Section 80GGA (Available to All assessees not having any income chargeable under the head 'Profits and gains of business or profession')
Deduction in respect of certain donations for scientific research or rural development
Section 80GGB (Available to Indian company)
Deduction in respect of Sum contributed to any political party/electoral trust
Section 80GGC (Available to All assessees, other than local authority and artificial juridical person wholly or partly funded by Government) Deduction in respect of contributions given by any person to political parties.
Section 80QQB (Available to Resident Individual - Author)
Deduction in respect of Royalty Income of resident individuals on patents.
Maximum deduction Rs. 3,00,000/-
Section 80RRB (Available to Resident Individuals)
Deduction in respect of Royalty Income of resident individual authors of certain books other than text books.
Maximum deduction Rs. 3,00,000/-
Section 80 TTA (Available to Resident Individuals/HUFs)
Deduction from gross total income in respect of any Income by way of Interest on Savings account
Deduction from gross total income of an individual or HUF, upto a maximum of Rs. 10,000/-, in respect of interest on deposits in savings account ( not time deposits ) with a bank, co-operative society or post office, is allowable w.e.f. 01.04.2012 (Assessment Year 2013-14).
Section 80U (Available to Resident Individuals)
Deduction in respect of Person suffering from Physical Disability
Deduction of Rs. 75,000/- (enhanced from Rs. 50,000 w.e.f. 01.04.2015) to a resident individual who suffers from a physical disability(including blindness) or mental retardation. Further, if the individual is a person with severe disability, deduction of Rs. 125,000/- (enhanced from Rs. 1,00,000 w.e.f. 01.04.2015) shall be available u/s 80U. Certificate should be obtained from a Govt. Doctor. The relevant rule is Rule 11D.
Deduction in respect of Interest on Housing Property Loans (Home Loans)
- The maximum tax deduction for accrued interest during the year for a self-occupied property acquired, constructed, repaired, renewed or reconstructed with borrowed capital and aquired / constructed within 3 years from the end of financial year in which the loan was taken, is allowed upto a maximum limit of Rs. 2 Lakhs (increased in Budget 2014 from 1.5 Lakhs to Rs. 2 Lakhs).

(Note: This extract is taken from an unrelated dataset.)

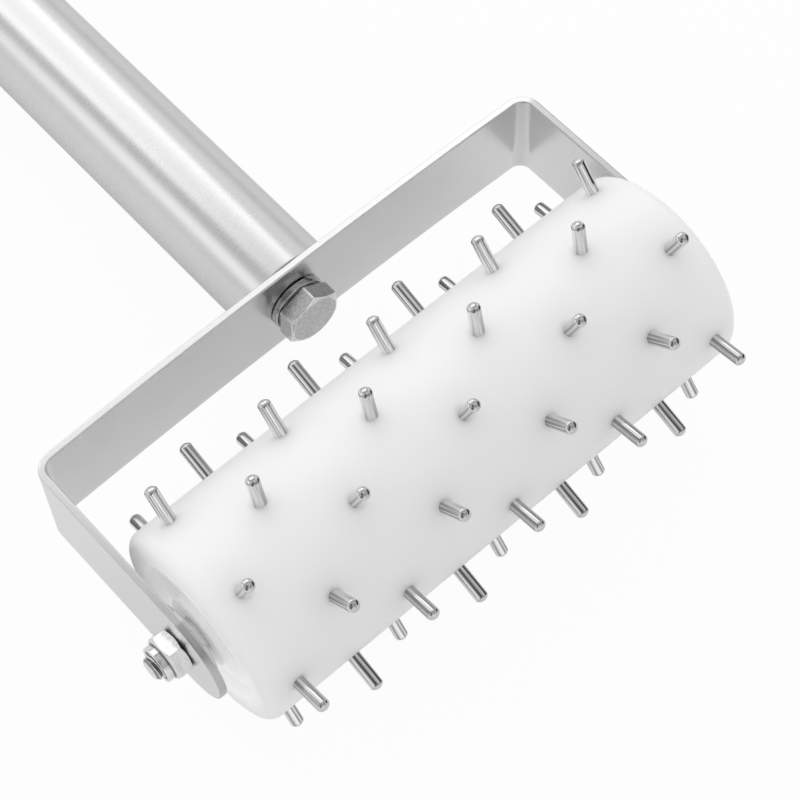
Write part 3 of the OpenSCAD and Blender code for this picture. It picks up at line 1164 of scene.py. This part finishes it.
# %% [markdown]
# ## Floor
# The docker lies on a pale table. More light would make the table white, but would bleach the docker too.
# So the table's material looks at the kind of ray: a camera ray is shown almost pure white, and a
# mirrored ray a share of white, because the photograph's steel shows a greyer table. The rest is real,
# and keeps the shadow.

# %% Floor
FLOOR_HALF = 3.0
WHITE_SEEN = 0.94
WHITE_MIRRORED = 0.36


def ray_kinds(tree):
    """For camera, mirrored and transmitted rays, a field each: 1 on a ray of that kind and 0 on any
    other."""
    rays = tree.nodes.new("ShaderNodeLightPath")
    return [Field(tree, rays.outputs[f"Is {kind} Ray"]) for kind in ("Camera", "Glossy", "Transmission")]


def flat_sheet(name, corners, material):
    """A sheet between four corners, which isn't part of the docker."""
    mesh = bpy.data.meshes.new(name)
    mesh.from_pydata(corners, [], [(0, 1, 2, 3)])
    mesh.materials.append(material)
    sheet = bpy.data.objects.new(name, mesh)
    bpy.context.scene.collection.objects.link(sheet)
    return sheet


table, shader, field = start_material("pale table")
finish(table, shader, Base_Color=(*grey(0.9), 1), Roughness=0.9, Specular_IOR_Level=0.0)
camera_ray, glossy_ray, through_ray = ray_kinds(table.node_tree)
white_share = camera_ray * WHITE_SEEN + (glossy_ray + through_ray) * WHITE_MIRRORED
real = Field(table.node_tree, shader.outputs["BSDF"])
white = field.node("ShaderNodeEmission", Color=(1, 1, 1, 1), Strength=1.0)
mixed = field.node("ShaderNodeMixShader", s0=white_share, s1=real, s2=white)
connect(table.node_tree, table.node_tree.nodes["Material Output"].inputs["Surface"], mixed)
signs = ((-1, -1), (1, -1), (1, 1), (-1, 1))
flat_sheet("floor", [(x * FLOOR_HALF, y * FLOOR_HALF, 0) for x, y in signs], table)
print("the floor is", 2 * FLOOR_HALF, "m wide")

# %% [markdown]
# ## Light
# The photograph looks as if it was taken in a light tent. Polished steel is hardly lit at all: it shows
# its surroundings, so the tent is what gives it its looks. One large soft panel stands behind the handle,
# a little to the right, and a small weak one at the left. Area lights are right for both, because steel
# mirrors their shape.

# %% The soft panels
PANEL_DISTANCE = 1.5
BACK_PANEL = (12, 38.5)
LEFT_PANEL = (-52, 25)


def direction(turn, rise):
    """Unit vector from two angles in degrees: the turn goes from the handle's end to the right, the rise
    up."""
    turn, rise = radians(turn), radians(rise)
    return Vector((sin(turn) * cos(rise), cos(turn) * cos(rise), sin(rise)))


def panel(name, aim, width, height, radiance):
    """Soft panel that faces the axle. Its power is its radiance times its area times pi."""
    outwards = direction(*aim)
    light = bpy.data.lights.new(name, "AREA")
    light.shape = "RECTANGLE"
    light.size = width
    light.size_y = height
    light.energy = radiance * width * height * pi
    lamp = bpy.data.objects.new(name, light)
    flat = Vector((0, 0, 1)).cross(outwards).normalized()
    lamp.matrix_world = place(outwards, flat, axle + outwards * PANEL_DISTANCE)
    lamp.visible_camera = False
    bpy.context.scene.collection.objects.link(lamp)
    print(name, "gives", round(light.energy, 2), "W")


panel("back panel", BACK_PANEL, width=1.4, height=1.0, radiance=1.33)
panel("left panel", LEFT_PANEL, width=0.6, height=0.5, radiance=0.65)

# %% [markdown]
# ## A dark card
# A card stands on the table to the right of the docker. Only mirrored rays meet it, so it draws a dark
# band into the steel and takes no light from anything. Photographers use such cards to give bright metal
# an edge.

# %% The card
CARD_TURN = 112
CARD_DISTANCE = 0.42
CARD_WIDTH = 0.4
CARD_HEIGHT = 0.25

black, shader, field = start_material("black card")
finish(black, shader, Base_Color=(*grey(0.03), 1), Roughness=0.9)
card_out = direction(CARD_TURN, 0)
card_foot = Vector((axle.x, axle.y, 0)) + card_out * CARD_DISTANCE
card_side = Vector((0, 0, 1)).cross(card_out) * CARD_WIDTH / 2
card_top = Vector((0, 0, CARD_HEIGHT))
card_corners = [card_foot + card_side * x + card_top * z for x, z in ((-1, 0), (1, 0), (1, 1), (-1, 1))]
card = flat_sheet("card", card_corners, black)
for ray in ("camera", "diffuse", "transmission", "shadow", "volume_scatter"):
    setattr(card, f"visible_{ray}", False)
print("the card stands", CARD_DISTANCE, "m from the axle")

# %% [markdown]
# ## The tent
# The tent is the world. Other rays find an even tone there, which is the soft light. Mirrored rays find
# what the steel shows: white walls, brighter on the camera's side, under a darker ceiling. Some places in
# it are darker: where the camera looks in, around the back panel, and to the right of the docker. Beside
# the back panel the wall glows a little. An environment picture could hold all this, but a rule for each
# place needs no file.

# %% Places in the tent
world = bpy.data.worlds.new("tent")
bpy.context.scene.world = world
world.use_nodes = True
tree = world.node_tree
outlook = Field(tree, tree.nodes.new("ShaderNodeTexCoord").outputs["Generated"])


def toward(turn, rise, inner, outer):
    """1 within the inner angle of a direction, falling to 0 at the outer angle, in degrees."""
    settings = {"operation": "DOT_PRODUCT"}
    aim = direction(turn, rise)
    cosine = outlook.node("ShaderNodeVectorMath", settings, out="Value", s0=outlook, s1=aim)
    return cosine.ramp(cos(radians(outer)), cos(radians(inner)))


CAMERA_HIGH = (-131, 66, 8, 22)
CAMERA_LOW = (-131, 30, 10, 28)
CAMERA_DARK = 0.8
# Turn, rise, inner angle, outer angle, and how dark it is.
DARK_PLACES = [
    (*BACK_PANEL, 10, 26, 1.0),
    (100, 12, 6, 28, 0.8),
    (60, 2, 4, 18, 0.2),
    (150, 25, 15, 40, 0.35),
]
GLOW_PLACE = (52, 24, 4, 20)
GLOW = 0.22

dark = toward(*CAMERA_HIGH).math("MAXIMUM", toward(*CAMERA_LOW)) * CAMERA_DARK
for *spot, share in DARK_PLACES:
    dark = dark + toward(*spot) * share
glow = toward(*GLOW_PLACE) * GLOW
print("the tent has", len(DARK_PLACES) + 1, "dark places")

# %% The tent around the docker
EVEN_LIGHT = 0.77
WALL_BEHIND = 0.8
WALL_BEFORE = 1.05
CEILING = 0.6
WALL_TOP = radians(24)
CEILING_START = radians(40)
WALL_BLEND = 0.5

_, behind, height = outlook.split()
wall_tone = behind.ramp(-WALL_BLEND, WALL_BLEND).mix(WALL_BEFORE, WALL_BEHIND)
ceiling_share = height.ramp(sin(WALL_TOP), sin(CEILING_START))
mirrored = ceiling_share.mix(wall_tone, CEILING) * (1 - dark) + glow
camera_ray, glossy_ray, through_ray = ray_kinds(tree)
shown = camera_ray + through_ray
strength = shown + glossy_ray * mirrored + (1 - shown - glossy_ray) * EVEN_LIGHT
tent = tree.nodes["Background"]
connect(tree, tent.inputs["Color"], (1, 1, 1, 1))
connect(tree, tent.inputs["Strength"], strength)
print("the world has", len(tree.nodes), "nodes")

# %% [markdown]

- In case the property for which the Home Loan has been taken is not self-occupied, no maximum limit has been prescribed and the entire amount of accued interest during the year can be claimed as deduction. Such property is treated as let out property and rental income is to be shown in the Income Tax return. Even if the the property is not occupied, it is still considered letout. A notional rent income is computed based on market rates, which becomes taxable after making 30% deduction towards maintenance and repair.
- In case the property has not been self-occupied by the owner due to reason of his employment, business or profession carried on at any other place and he has to reside at that other place not belonging to him, then the amount of tax deduction allowed shall be Rs. 2,00,000/- only.
- If the property is not acquired/constructed completed within 3 years from the end of financial year in which the loan was taken, the maximum deduction for accrued interest is reduced to Rs 30,000/- only. This limit of 3 years has been increased to 5 years from Financial Year 2016-17 and onwards.
Deduction in respect of Interest for Pre-construction Period: The interest payable by an assessee in respect of funds borrowed for the aquisition / construction of a house property and pertaining to the period prior to the previous year in which such property has been aquired of constructed, to the extent it is is not allowed as a deduction under any other provison of Income Tax Act, will be deducted in five equal installments commencing from the previous year in which the property is aquired or constructed.